Thursday, March 21, 2013

Living In A Garden Of Plastic

            I have spent most of my columns writing about how modern technology affects human experience visually.  I have mentioned in a couple of columns the effects of modern technology on auditory experience – discussing the effects of sensory distortion in noise pollution and talking about auditory consumer technology devices like iPods and MP3 players.  I have talked about the feel of a smooth frictionless ride in a modern automobile, how one feels like one is floating in a vacuum.  But I have yet to really focus on the effects of modern technology on tactile experience, how modern technology has changed the kinds of things we touch with our hands and feel with our bodies.

            Before I go into this, I want to discuss how the different senses fit into my theories about stimuli.  Generally sight and hearing involve a physical separation of the source emitting the stimuli from the person receiving the stimuli.  Most of the things that we see and hear are physically apart from our bodies.  When we look at the clothing we are wearing, our eyes are still separate from the parts of our bodies that are wearing the clothing.  Even when a person is whispering into our ear, the inside of his or her mouth is not literally right up against the inside of our ear.  These are sources of sensation that allow for the emitter of stimuli and the person receiving the stimuli to maintain their respective defined discrete identities.  And, as a result, the sight or hearing stimulus maintains a discrete identity apart from the person receiving the stimulus.  The sight or hearing stimulus maintains a discrete identity, because it has a large portion of discrete stimuli elements within its configuration of stimulation.  Each sight or hearing stimulus that a person receives is actually a composite stimulus made up of configurations of defined discrete stimuli elements and organic blendable continual stimuli elements.  Given the large proportion of discrete stimuli elements in a visual or auditory stimulus, such a stimulus lends itself much more easily to discrete measurement.
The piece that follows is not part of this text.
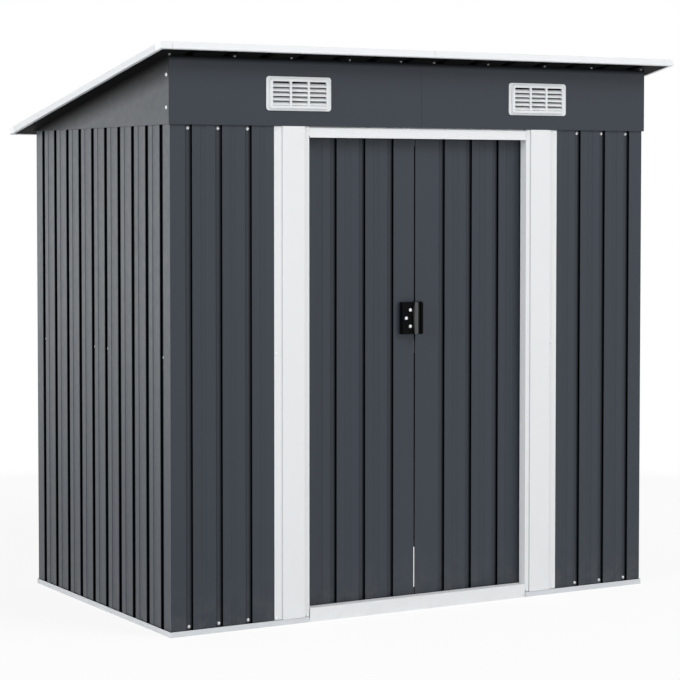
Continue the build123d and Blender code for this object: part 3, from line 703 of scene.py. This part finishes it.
def grip_finish(name):
    """Black plastic whose fin carries a grey face on the side of the grip."""
    paint = bpy.context.scene.shed_paint
    material, tree, place, facing = start_finish(name)
    grain = mould_grain(tree, place, paint.grip_colour)
    low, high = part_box("door_handle_left")
    turned = one_less(tree, smooth_step(tree, component(tree, facing, "X"), *FIN_SIDE_TURNS))
    fin = maths(tree, "GREATER_THAN", component(tree, place, "X"), (low.x + high.x) / 2)
    side = product(tree, turned, fin)
    colour = mix_colour(tree, side, grain["Colour"], opaque(paint.fin_side_colour))
    return end_finish(material, colour, grain, paint.grip_roughness, paint.grip_gloss)


def finish_nodes(material, *names):
    """Give CAD pieces a finish."""
    for name in names:
        for slot in frame["nodes"][name].material_slots:
            slot.link = "OBJECT"
            slot.material = material


def both_sides(*names):
    """The left and right piece of each name."""
    return [name + side for name in names for side in ("_left", "_right")]


def mesh_from(name, bm):
    """A mesh made from bmesh data, which it frees."""
    mesh = bpy.data.meshes.new(name)
    bm.to_mesh(mesh)
    bm.free()
    return mesh


def add_object(name, data):
    """A new object in the scene."""
    made = bpy.data.objects.new(name, data)
    bpy.context.scene.collection.objects.link(made)
    return made


# Mesh of the fixings

def ring(bm, place, radius, height, segments):
    """A circle of points round the screw's own axis, starting beside the first arm of the cross."""
    points = []
    for number in range(segments):
        angle = math.tau * (number / segments) - math.pi / CROSS_POINTS
        local = Vector((radius * math.cos(angle), radius * math.sin(angle), height))
        points.append(bm.verts.new(place @ local))
    return points


def skin(bm, lower, upper):
    """Quads between two rings of as many points."""
    count = len(lower)
    for number in range(count):
        after = (number + 1) % count
        bm.faces.new((lower[number], lower[after], upper[after], upper[number]))


def cross_points(reach, half_width):
    """Outline of a cross recess, with its first point at the first arm's right tip."""
    tip_angle = math.atan2(half_width, reach)
    points = []
    for arm in range(4):
        middle = math.tau * arm / 4
        tip = math.hypot(reach, half_width)
        points.append((tip, middle - tip_angle))
        points.append((tip, middle + tip_angle))
        points.append((half_width * math.sqrt(2), middle + math.tau / 8))
    return [(radius * math.cos(angle), radius * math.sin(angle)) for radius, angle in points]


def add_screw(bm, place):
    """A pan-head screw with a cross recess on its washer, its axis along the place's Z."""
    screw = bpy.context.scene.shed_screws
    washer = screw.washer_width / 2
    head = screw.head_width / 2
    base = screw.washer_height
    top = base + screw.head_height
    profile = [(washer * across, base * up) for across, up in WASHER_PROFILE]
    profile += [(head * across, base + screw.head_height * up) for across, up in HEAD_PROFILE]
    rings = [ring(bm, place, radius, height, screw.segments) for radius, height in profile]
    bm.faces.new(list(reversed(rings[0])))
    for lower, upper in zip(rings, rings[1:]):
        skin(bm, lower, upper)
    outline = cross_points(head * CROSS_REACH, head * CROSS_HALF_WIDTH)
    depths = (top, top - screw.head_height * CROSS_DEPTH)
    rim, floor = [[bm.verts.new(place @ Vector((x, y, z))) for x, y in outline] for z in depths]
    step = screw.segments // CROSS_POINTS
    for number in range(CROSS_POINTS):
        after = (number + 1) % CROSS_POINTS
        outer = [rings[-1][(number * step + extra) % screw.segments] for extra in range(step + 1)]
        bm.faces.new(outer + [rim[after], rim[number]])
    skin(bm, rim, floor)
    bm.faces.new(floor)


def add_nut(bm, place):
    """A hexagon nut on the end of its screw."""
    screw = bpy.context.scene.shed_screws
    half = screw.nut_width / 2
    nut = [ring(bm, place, half, height, 6) for height in (0.0, screw.nut_height)]
    stud = [ring(bm, place, half * STUD_WIDTH, height, 12)
            for height in (screw.nut_height, screw.nut_height * STUD_HEIGHT)]
    for foot, top in (nut, stud):
        bm.faces.new(list(reversed(foot)))
        skin(bm, foot, top)
        bm.faces.new(top)


def placed(point, outward, spin):
    """A place on a face, with its Z along the face's outward direction."""
    turn = Vector(outward).to_track_quat("Z", "Y").to_matrix().to_4x4()
    return Matrix.Translation(Vector(point)) @ turn @ Matrix.Rotation(spin, 4, "Z")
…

            Touch and taste are both senses that require the source emitting stimuli to be right up next to the person receiving the stimuli.  Taste comes from a chemical source of stimuli that, after coming up next to a person’s mouth, loses its discrete identity entirely and merges with the person receiving the stimuli when the food or drink goes into his stomach.  Touch comes from a source of stimuli that comes next to a part of a person’s body and is experienced as merging with the person receiving the stimuli, even though it doesn’t merge and such a sensation of merger is only temporary.  But in both of these sensory situations, the source of stimuli and the person receiving the stimuli blur together and are experienced as losing their discrete identities in the experience of sensation.  There are less defined discrete stimuli elements and more organic blendable continual stimuli elements involved with these senses, and that is why it is much more difficult to develop objective measurement for what a person experiences with these senses.

            Just to finish up with the five senses, smell would probably be classified as in between sight and hearing, on the one hand, and taste and touch on the other.  With smell, chemical elements from the source emitting the stimuli become separated from the source and merge with the person receiving the stimuli.  However, the stimuli are substantive.  They are not simply  insubstantial light waves or sound waves.
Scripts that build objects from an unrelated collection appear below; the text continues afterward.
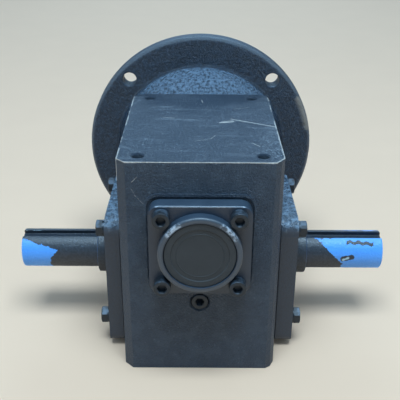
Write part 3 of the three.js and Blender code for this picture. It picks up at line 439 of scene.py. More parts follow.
def housing_paint():
    """Semi-gloss black enamel: worn bright on the top edges, with painted highlight mixed into the wear
    along the side edges and painted glints on the front face; scratched and dusty on the top face.
    """
    g = Look("housing_paint", specular=0.75)
    top = g.step(g.nz, 0.8, 0.95)
    front = g.step(g.ny, -0.8, -0.95)
    grain = g.step(g.noise(1.3, 4, 0.7), 0.34, 0.66)
    patches = g.noise(28, 4, 0.6)
    wobble = g.wobbled(0.9, 3)
    ragged = g.noise(1.6, 4, 0.7, seed=7.0)
    broken = g.noise(9, 3, 0.6, seed=2.0)

    edge = SIDE - LEFT_CHAMFER
    front_edge = g.distance((-edge, FRONT, TOP), (edge, FRONT, TOP))
    corner_near = g.step(g.math("ABSOLUTE", g.x), 26, 42)
    reach = g.plus(-0.10, g.times(corner_near, 0.22), g.times(ragged, 0.75))
    wear_and_highlight = g.step(g.math("SUBTRACT", front_edge, reach), 0.22, 0.0)
    corners = g.math("MINIMUM", g.distance((-edge, FRONT, TOP), (-SIDE, FRONT + 5, TOP)),
                     g.distance((edge, FRONT, TOP), (SIDE, FRONT + 7, TOP)))
    wear_and_highlight = g.most(wear_and_highlight, g.times(g.step(g.math("SUBTRACT", corners, ragged), 0.1, -0.2), 0.8))
    # Along the top side edges, most on the right front: rubbed paint with a painted highlight of the rounded
    # edge mixed in.
    sides = g.math("SUBTRACT", SIDE, g.math("ABSOLUTE", g.x))
    high = g.math("SUBTRACT", TOP, g.z)
    side_wear_and_highlight = g.step(g.plus(sides, high, g.times(ragged, -1.7)), 0.0, -0.35)
    right_front = g.times(g.step(g.x, 0, 5), g.step(g.y, 5, -12))
    side_share = g.step(g.plus(broken, g.times(right_front, 0.12)), 0.44, 0.60)
    wear_and_highlight = g.most(wear_and_highlight, g.times(side_wear_and_highlight, side_share, 0.7))
    left_edge = FRONT + LEFT_CHAMFER
    down_left = g.distance((-SIDE, left_edge, TOP), (-SIDE, left_edge, TOP - 13))
    wear_and_highlight = g.most(wear_and_highlight, g.step(g.math("SUBTRACT", down_left, g.times(ragged, 0.7)), 0.2, -0.05))

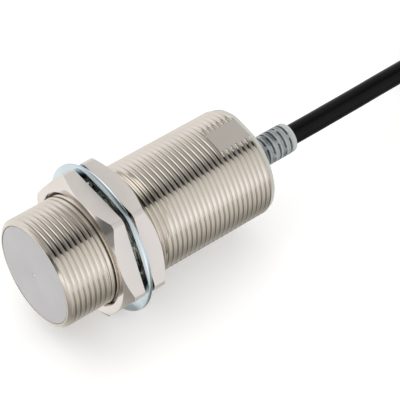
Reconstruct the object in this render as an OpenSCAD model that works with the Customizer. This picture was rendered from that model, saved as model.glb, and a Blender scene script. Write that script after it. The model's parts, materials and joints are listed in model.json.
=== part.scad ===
// Cylindrical inductive proximity sensor, M30 x 1.5, shielded, pre-wired.
// Millimetres. The barrel lies along +X with its sensing face at X = 0,
// centred on the origin, and +Z is up.

/* [Barrel] */
// Length of the body, from the sensing face to the back of the rear cover
body_l = 65; // [55:1:90]
// Major diameter of the barrel's thread
thread_d = 30; // [30:30]
// Pitch of the barrel's thread
thread_pitch = 1.5; // [1.5:0.5:2]
// Bore of the barrel
bore_d = 26; // [25:0.5:26]
// Diameter of the plastic sensing face
face_d = 27.2; // [27:0.1:27.4]
// Distance between the two milled flats at the rear of the barrel
flats_w = 28.3; // [27:0.1:29]
// Length of the milled flats
flats_l = 10; // [6:1:12]
// Direction of the first flat around the barrel, in degrees from +Y
flats_angle = 99; // [0:1:180]

/* [Clamping nuts and washer] */
// Distance across the flats of a clamping nut
nut_w = 36; // [36:1:41]
// Thickness of a clamping nut
nut_t = 5; // [4:0.5:8]
// Front face of the front nut
front_nut_x = 13.9; // [1:0.05:20]
// Space between the two nuts, taken by the toothed washer
nut_gap = 2.85; // [2:0.05:4]
// Direction of a corner of the nuts, in degrees from +Y
nut_angle = 126; // [0:1:180]
// Distance across the corners of a nut, which are slightly broken
nut_corner_d = 40.8; // [40:0.1:41.5]
// Outside diameter of the toothed washer
washer_d = 41; // [40.8:0.1:44]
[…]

            At any rate, I went into this discussion to show why problems with touch are ignored when exploring sensory pollution in modern technological society.  One source of pollution – air pollution – involves a strong component of unpleasant smells.  Noise pollution obviously involves unabsorbable abrasive sounds.  People talk about the visual pollution in the sterile look of a modern skyscraper or the tension pocket in the juxtaposition of disjunctive unrelated buildings in modern urban neighborhoods.  The only place where I can think of that touch is normally discussed is in the brushing together of a lot of bodies on a packed bus or subway.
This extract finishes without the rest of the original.